By 2009 Vornado had paid back their loan and moved forward with new plans to tear down most of the mall (but keep anchor stores) and create a Springfield town center that would emulate the success of nearby Kingstowne and Tysons Corner. Currently, on the surface the mall is a desolate portrait of a gutted metal cube with rusted ore beams surrounded by chain link fences, mounds of dirt and relatively empty parking lots.

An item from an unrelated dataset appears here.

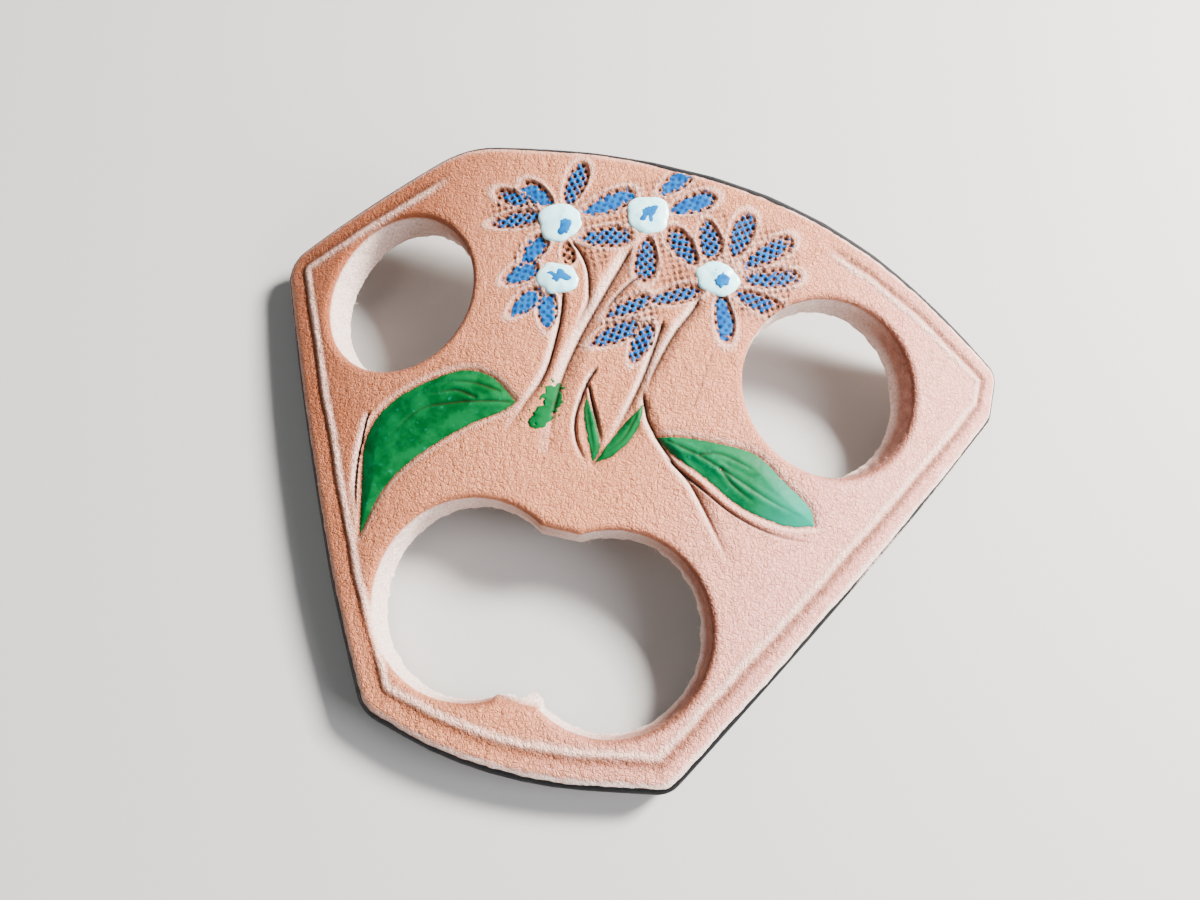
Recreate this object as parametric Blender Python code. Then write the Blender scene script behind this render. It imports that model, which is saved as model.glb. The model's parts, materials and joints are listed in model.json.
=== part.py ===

Upon searching Springfield mall several Yelp reviewers have used the words and phrase: “decay”, “demise”, “decline” and “on life support” to describe the mall’s most recent state. Despite the changes I’ve found in between destruction and inception there is subtle beauty. When viewed from street level the mall is a steel nest of intersecting parallel horizontal and vertical beams. The lines are uniform in length and width and have a steady rhythm. The building’s form made up by the beams take the shape of a tall rectangle. The mall is made up of rectangle forms of different heights containing the different sections of the mall that include the movie theater, food court and anchor department stores. The variation in heights creates an asymmetrical whole that is unbalanced in its spread mass. During the day the sky that fills the negative space in the bare beams and creates a contrast of light contained by sharp contours. These sharp contours operate as frames for the changing scenery that peers through. Because the mall is still being torn apart, old bricked up entrances and storefronts create disproportion in form and inconsistency in surface.


When I drive by at night the glowing construction lights inside the skeletal frame highlight the negative space created by the beams. And when I am driving north on Loisdale road the sunset casts a new contour shadow it couldn’t have before. The formal remains entice passersby with the possibility of new beginnings while sustaining the mall’s history in its next incarnation.